■ PROBLEM TO SOLVE
Output exactly, and only, the lines from the line containing "upper_edge = upper_groove_z" through the line containing "record = json.load(file)", both included.

■ INFORMATION SUPPLIED
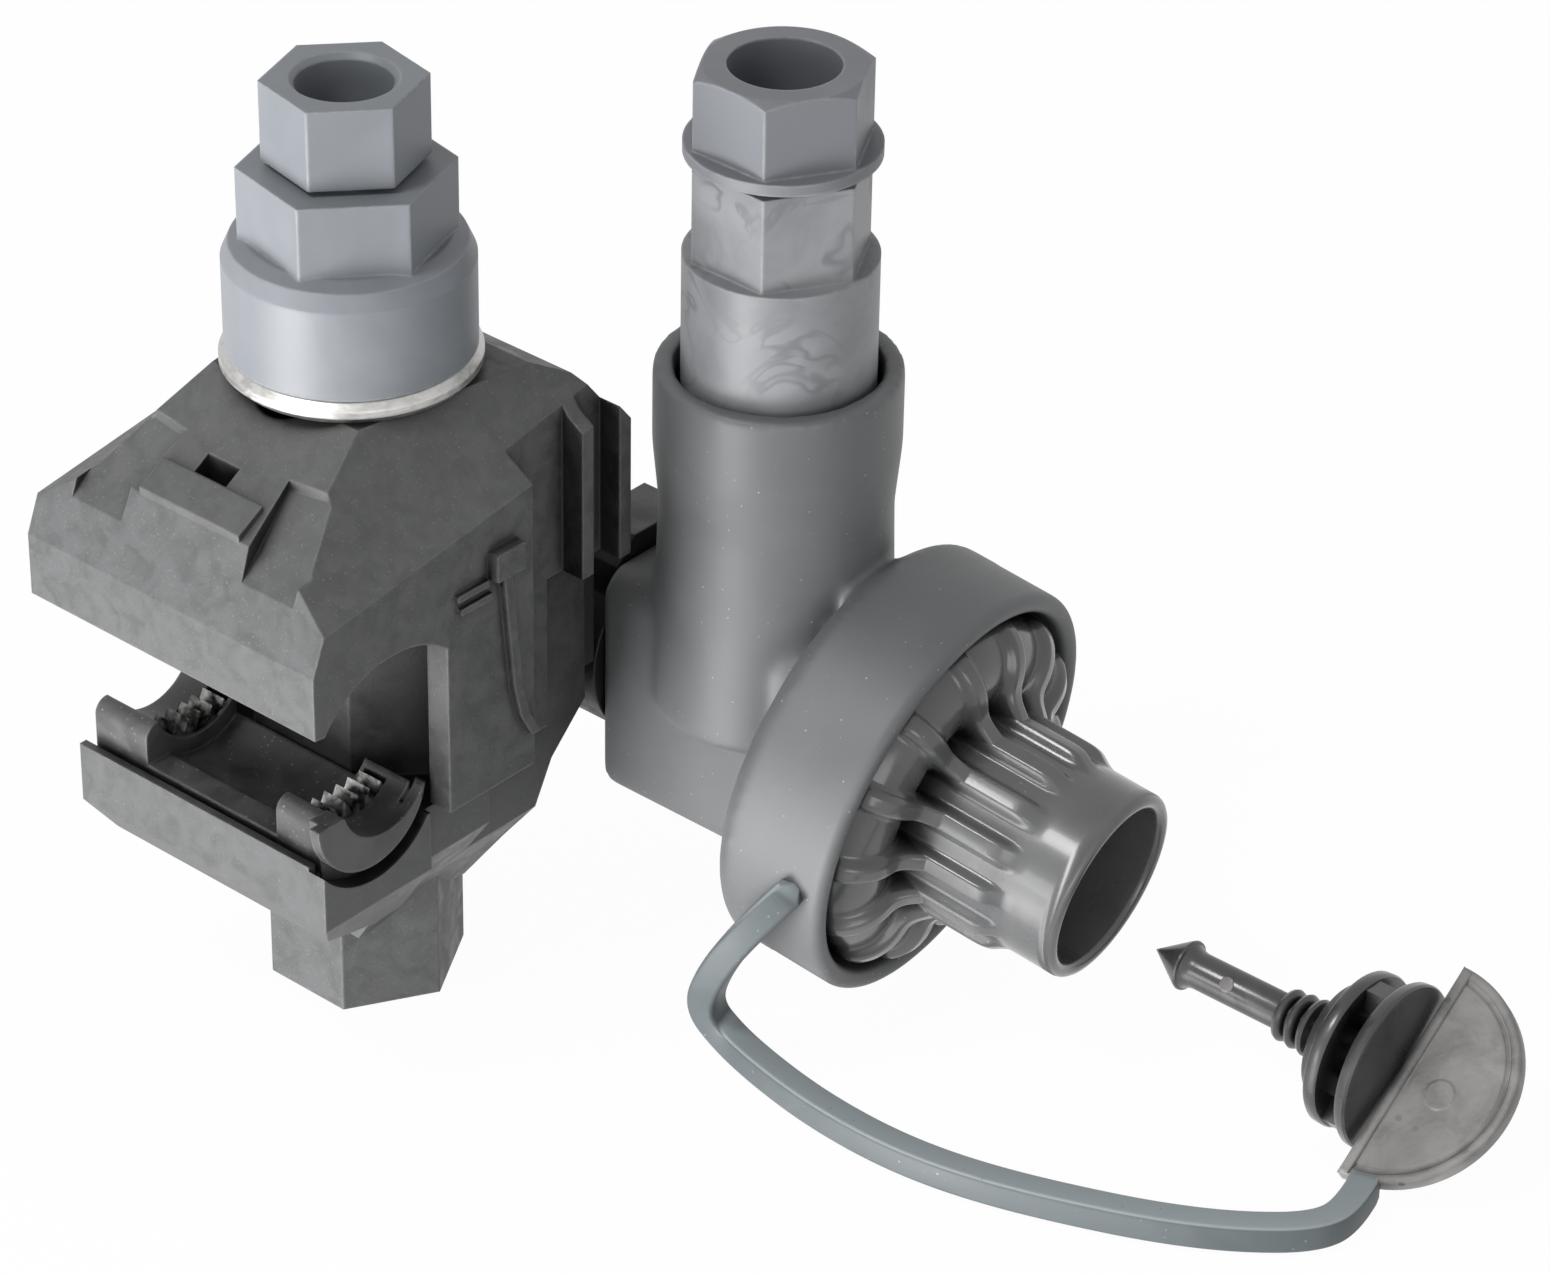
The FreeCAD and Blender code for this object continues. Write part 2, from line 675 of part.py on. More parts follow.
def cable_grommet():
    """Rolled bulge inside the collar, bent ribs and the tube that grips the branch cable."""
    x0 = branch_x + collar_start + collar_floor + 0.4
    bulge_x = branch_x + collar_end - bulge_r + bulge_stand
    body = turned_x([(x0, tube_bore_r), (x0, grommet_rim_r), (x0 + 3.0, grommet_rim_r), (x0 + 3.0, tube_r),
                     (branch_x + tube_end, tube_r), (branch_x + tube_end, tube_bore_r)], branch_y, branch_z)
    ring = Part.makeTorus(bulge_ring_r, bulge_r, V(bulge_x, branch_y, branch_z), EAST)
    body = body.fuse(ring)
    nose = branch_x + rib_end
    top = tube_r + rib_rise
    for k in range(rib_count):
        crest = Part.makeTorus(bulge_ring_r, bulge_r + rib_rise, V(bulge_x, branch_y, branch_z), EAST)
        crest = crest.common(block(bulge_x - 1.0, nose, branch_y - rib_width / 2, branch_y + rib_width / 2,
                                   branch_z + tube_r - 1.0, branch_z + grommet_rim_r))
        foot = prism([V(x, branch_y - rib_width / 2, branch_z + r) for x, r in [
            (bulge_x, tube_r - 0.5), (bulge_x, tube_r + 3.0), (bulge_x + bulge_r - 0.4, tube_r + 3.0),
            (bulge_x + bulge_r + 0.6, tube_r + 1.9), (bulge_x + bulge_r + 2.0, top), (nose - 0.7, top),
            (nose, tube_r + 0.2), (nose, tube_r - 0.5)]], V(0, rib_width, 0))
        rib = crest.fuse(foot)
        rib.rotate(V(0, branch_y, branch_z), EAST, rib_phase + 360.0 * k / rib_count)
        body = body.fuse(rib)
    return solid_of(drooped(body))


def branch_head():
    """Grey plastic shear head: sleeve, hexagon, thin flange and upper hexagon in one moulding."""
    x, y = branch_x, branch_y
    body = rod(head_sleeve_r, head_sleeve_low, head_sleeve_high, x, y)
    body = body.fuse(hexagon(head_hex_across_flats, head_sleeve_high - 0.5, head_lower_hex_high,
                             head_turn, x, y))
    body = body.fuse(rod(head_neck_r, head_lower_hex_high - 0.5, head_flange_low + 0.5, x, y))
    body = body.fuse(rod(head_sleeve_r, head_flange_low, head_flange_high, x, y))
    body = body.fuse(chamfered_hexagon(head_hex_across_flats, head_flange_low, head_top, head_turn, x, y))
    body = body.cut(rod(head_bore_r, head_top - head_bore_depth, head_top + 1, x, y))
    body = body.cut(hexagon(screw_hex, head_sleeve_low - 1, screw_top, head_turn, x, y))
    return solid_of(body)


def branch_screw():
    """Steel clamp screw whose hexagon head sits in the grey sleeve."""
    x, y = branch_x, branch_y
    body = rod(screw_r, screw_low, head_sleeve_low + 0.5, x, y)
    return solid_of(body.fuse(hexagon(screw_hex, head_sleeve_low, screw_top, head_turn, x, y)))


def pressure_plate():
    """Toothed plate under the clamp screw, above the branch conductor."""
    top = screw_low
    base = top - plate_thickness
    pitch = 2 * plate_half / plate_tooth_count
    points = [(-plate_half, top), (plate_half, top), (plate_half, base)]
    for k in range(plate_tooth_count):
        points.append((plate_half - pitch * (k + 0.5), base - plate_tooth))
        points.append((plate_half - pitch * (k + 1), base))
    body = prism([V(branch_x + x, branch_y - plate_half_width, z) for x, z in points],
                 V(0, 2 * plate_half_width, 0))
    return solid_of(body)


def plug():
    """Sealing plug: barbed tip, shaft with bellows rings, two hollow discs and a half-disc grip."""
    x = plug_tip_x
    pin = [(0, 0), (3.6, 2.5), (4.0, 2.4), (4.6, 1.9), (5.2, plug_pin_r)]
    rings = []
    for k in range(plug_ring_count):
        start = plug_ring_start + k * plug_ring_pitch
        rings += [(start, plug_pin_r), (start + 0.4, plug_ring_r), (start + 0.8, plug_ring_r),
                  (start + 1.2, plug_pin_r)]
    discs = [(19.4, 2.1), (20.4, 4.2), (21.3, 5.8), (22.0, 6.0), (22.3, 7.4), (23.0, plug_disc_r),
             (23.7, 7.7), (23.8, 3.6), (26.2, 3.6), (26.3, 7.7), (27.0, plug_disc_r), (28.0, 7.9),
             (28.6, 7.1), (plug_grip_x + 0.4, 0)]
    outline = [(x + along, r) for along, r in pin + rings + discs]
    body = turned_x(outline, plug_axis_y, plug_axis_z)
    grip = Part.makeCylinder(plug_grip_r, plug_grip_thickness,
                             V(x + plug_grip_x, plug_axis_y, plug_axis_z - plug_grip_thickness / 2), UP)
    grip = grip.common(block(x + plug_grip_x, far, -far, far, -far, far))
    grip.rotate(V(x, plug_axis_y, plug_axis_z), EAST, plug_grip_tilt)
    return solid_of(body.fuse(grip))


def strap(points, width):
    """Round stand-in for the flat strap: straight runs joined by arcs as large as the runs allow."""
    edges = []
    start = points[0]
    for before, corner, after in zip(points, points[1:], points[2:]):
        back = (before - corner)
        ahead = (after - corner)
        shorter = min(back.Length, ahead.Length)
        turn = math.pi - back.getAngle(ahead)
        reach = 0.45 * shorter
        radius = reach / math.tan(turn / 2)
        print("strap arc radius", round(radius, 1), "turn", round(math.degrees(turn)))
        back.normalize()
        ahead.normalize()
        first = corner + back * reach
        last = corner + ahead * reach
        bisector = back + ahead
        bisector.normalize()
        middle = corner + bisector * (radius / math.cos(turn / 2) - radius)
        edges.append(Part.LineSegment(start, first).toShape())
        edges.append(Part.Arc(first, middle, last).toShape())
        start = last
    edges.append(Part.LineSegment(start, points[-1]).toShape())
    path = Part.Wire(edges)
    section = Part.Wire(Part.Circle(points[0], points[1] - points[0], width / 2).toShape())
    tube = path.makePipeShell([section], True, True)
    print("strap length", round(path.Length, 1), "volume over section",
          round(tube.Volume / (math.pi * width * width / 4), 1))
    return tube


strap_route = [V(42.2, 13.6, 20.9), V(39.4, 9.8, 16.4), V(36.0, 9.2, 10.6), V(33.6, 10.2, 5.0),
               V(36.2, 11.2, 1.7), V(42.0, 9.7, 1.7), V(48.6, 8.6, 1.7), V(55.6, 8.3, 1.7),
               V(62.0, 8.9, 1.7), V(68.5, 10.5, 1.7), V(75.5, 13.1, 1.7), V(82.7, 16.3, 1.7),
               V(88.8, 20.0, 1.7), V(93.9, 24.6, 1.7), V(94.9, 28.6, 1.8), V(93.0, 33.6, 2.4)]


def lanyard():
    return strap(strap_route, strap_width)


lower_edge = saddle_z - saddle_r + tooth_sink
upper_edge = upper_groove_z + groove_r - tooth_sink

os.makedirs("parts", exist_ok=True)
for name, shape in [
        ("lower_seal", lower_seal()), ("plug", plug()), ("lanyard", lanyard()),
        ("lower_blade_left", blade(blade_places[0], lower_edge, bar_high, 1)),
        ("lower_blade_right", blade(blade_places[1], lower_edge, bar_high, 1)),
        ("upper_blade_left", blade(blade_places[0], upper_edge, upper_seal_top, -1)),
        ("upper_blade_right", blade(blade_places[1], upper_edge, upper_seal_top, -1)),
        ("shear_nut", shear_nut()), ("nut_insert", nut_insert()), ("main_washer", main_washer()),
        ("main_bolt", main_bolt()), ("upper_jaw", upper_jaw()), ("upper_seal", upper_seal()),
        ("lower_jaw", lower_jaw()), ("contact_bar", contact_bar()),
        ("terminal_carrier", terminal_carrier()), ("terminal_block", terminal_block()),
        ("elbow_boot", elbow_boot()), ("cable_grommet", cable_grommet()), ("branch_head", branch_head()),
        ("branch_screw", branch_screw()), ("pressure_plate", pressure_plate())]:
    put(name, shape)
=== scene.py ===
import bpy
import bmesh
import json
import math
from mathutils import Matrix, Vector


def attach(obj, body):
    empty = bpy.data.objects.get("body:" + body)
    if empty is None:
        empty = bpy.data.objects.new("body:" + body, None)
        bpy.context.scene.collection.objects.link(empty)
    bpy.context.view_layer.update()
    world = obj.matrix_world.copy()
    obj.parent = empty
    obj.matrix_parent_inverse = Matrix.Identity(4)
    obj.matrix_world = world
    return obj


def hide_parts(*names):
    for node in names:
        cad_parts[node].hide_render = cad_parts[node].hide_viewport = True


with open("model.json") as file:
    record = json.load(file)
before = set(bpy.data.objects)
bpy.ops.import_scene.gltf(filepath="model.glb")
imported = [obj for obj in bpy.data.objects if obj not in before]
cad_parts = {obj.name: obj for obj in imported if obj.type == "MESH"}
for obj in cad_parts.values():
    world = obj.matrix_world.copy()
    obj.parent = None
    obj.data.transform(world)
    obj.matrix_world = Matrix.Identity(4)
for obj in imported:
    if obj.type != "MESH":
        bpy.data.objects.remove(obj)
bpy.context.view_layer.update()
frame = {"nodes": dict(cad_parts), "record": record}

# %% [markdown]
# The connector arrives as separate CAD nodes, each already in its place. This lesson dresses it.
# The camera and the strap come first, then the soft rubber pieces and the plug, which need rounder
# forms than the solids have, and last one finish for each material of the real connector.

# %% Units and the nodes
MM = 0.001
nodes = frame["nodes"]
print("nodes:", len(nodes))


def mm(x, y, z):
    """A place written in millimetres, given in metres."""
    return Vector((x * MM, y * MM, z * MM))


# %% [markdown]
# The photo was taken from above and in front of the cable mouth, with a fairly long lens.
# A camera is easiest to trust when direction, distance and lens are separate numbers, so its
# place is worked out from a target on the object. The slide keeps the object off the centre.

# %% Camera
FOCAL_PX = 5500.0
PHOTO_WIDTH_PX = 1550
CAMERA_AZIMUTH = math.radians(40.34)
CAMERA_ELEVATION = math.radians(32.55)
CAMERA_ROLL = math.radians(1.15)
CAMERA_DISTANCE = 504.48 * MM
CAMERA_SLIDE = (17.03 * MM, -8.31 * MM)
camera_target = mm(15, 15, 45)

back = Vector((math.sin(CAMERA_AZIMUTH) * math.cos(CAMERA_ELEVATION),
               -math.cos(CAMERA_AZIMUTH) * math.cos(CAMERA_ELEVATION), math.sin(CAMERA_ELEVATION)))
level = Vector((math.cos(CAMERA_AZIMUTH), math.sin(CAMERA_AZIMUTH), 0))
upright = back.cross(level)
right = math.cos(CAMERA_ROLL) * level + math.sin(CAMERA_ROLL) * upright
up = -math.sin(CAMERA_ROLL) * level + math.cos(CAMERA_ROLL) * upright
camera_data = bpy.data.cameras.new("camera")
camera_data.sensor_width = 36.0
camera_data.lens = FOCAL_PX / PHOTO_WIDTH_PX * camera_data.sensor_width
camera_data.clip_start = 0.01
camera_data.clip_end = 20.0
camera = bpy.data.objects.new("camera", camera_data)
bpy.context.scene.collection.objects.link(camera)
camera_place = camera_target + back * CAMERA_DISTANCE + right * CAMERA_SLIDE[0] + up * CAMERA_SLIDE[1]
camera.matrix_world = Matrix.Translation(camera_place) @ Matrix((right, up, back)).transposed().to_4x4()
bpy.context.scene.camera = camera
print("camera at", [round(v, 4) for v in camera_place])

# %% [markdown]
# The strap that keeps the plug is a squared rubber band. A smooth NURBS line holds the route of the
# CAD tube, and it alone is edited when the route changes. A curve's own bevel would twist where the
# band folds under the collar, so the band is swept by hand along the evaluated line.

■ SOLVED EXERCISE
upper_edge = upper_groove_z + groove_r - tooth_sink

os.makedirs("parts", exist_ok=True)
for name, shape in [
        ("lower_seal", lower_seal()), ("plug", plug()), ("lanyard", lanyard()),
        ("lower_blade_left", blade(blade_places[0], lower_edge, bar_high, 1)),
        ("lower_blade_right", blade(blade_places[1], lower_edge, bar_high, 1)),
        ("upper_blade_left", blade(blade_places[0], upper_edge, upper_seal_top, -1)),
        ("upper_blade_right", blade(blade_places[1], upper_edge, upper_seal_top, -1)),
        ("shear_nut", shear_nut()), ("nut_insert", nut_insert()), ("main_washer", main_washer()),
        ("main_bolt", main_bolt()), ("upper_jaw", upper_jaw()), ("upper_seal", upper_seal()),
        ("lower_jaw", lower_jaw()), ("contact_bar", contact_bar()),
        ("terminal_carrier", terminal_carrier()), ("terminal_block", terminal_block()),
        ("elbow_boot", elbow_boot()), ("cable_grommet", cable_grommet()), ("branch_head", branch_head()),
        ("branch_screw", branch_screw()), ("pressure_plate", pressure_plate())]:
    put(name, shape)
=== scene.py ===
import bpy
import bmesh
import json
import math
from mathutils import Matrix, Vector


def attach(obj, body):
    empty = bpy.data.objects.get("body:" + body)
    if empty is None:
        empty = bpy.data.objects.new("body:" + body, None)
        bpy.context.scene.collection.objects.link(empty)
    bpy.context.view_layer.update()
    world = obj.matrix_world.copy()
    obj.parent = empty
    obj.matrix_parent_inverse = Matrix.Identity(4)
    obj.matrix_world = world
    return obj


def hide_parts(*names):
    for node in names:
        cad_parts[node].hide_render = cad_parts[node].hide_viewport = True


with open("model.json") as file:
    record = json.load(file)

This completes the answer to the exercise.